Starting around the late 90s or so, car manufacturers started adding more robust security measures. These include things simple like locking the steering column when the ignition switch is off (thus preventing you from driving the car after hotwiring it), all the way up to authenticating the key with a relatively sophisticated protocol, and having the engine computer refuse to run the car unless it can sense a real key.

As a result of these changes, the list of most stolen car models is still topped by cars manufactured in the late 90s. Low-end Hondas from around 1998 are right at the top of the list, because they occupy a sweet spot of being relatively valuable and still fairly easy to steal. Modern cars are stolen literally orders of magnitude less frequently; about 100,000 older Hondas stolen per year in the US, whereas new cars are stolen at a rate of hundreds per model per year at worst. Also as a natural result of these changes, car theft is way down in the US. About 700,000 cars were stolen in the US in 2013, compared to almost 1.7 million in 1991. Pretty much the only way to steal a newer car is to either tow it away or steal the owner's keys. (A common scenario for car thefts is a burglary turned into auto theft when the burglars find car keys in the house.)


Here's a few I remember off the top of my head.

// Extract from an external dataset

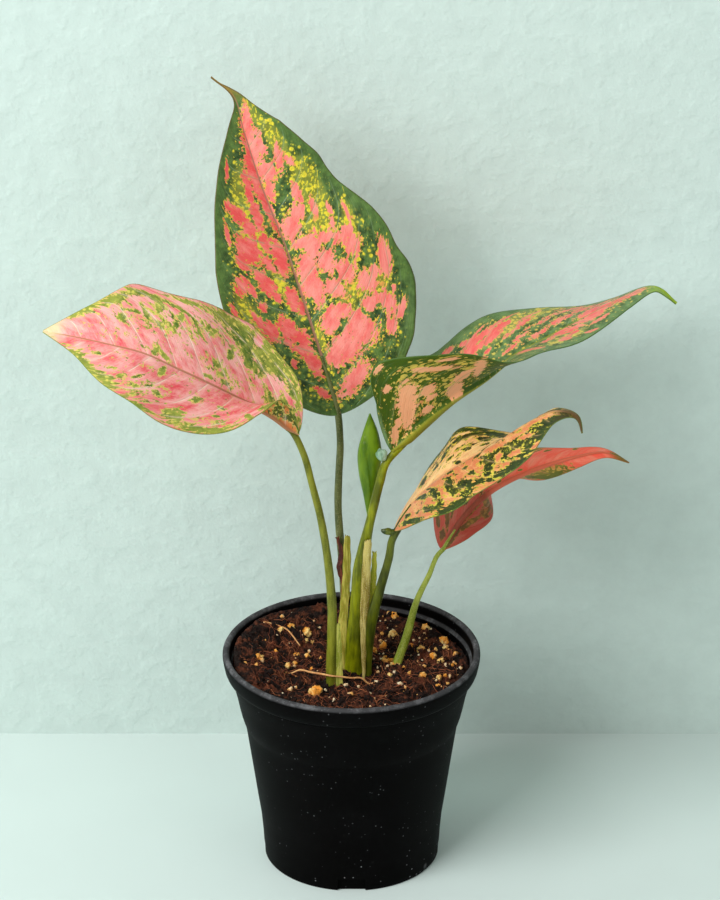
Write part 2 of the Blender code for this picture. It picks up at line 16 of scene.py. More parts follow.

It's easy to get into many older cars. Slim jim past the window is the classic example (and I opened my 80s Toyota with a coathanger multiple times when I locked myself out), but many times the locks could be opened by keys to other cards from the same manufacturer as well, they just didn't seem to be that precise. And of course, smash the window as a last resort, that wouldn't set off an alarm in the past. Nowdays cars have recessed lock things in the door panels (or button-controlled-locks that can't be as easily manipulated with a coathanger, or even that don't work at all if the car was locked from outside) to help prevent this, and the interior of the doors has more protection built around the lock mechanism so you can't easily fish through there and hook onto the right lever.

Once inside an old car, starting it is usually just a matter of shorting the right pair of wires. Or using brute strength to turn the ignition cylinder even if they key isn't an exact match (or maybe with a screwdriver, as another poster mentioned doing in the past in this thread). Modern cars have chips in the keys so that it's not just a matter of closing a circuit, the key has to be coded to the car.

Or just tow the car somewhere and work on picking the lock later at your leisure. Overkill for a common car, but for something really nice it could be practical. Nowdays your more expensive cars have tilt and motion sensors that'll set off the alarm if you locked it, left it, and someone else comes up and tries to tow it. Possibly GPS tracking or similar as well, IIRC, on some fancy stuff.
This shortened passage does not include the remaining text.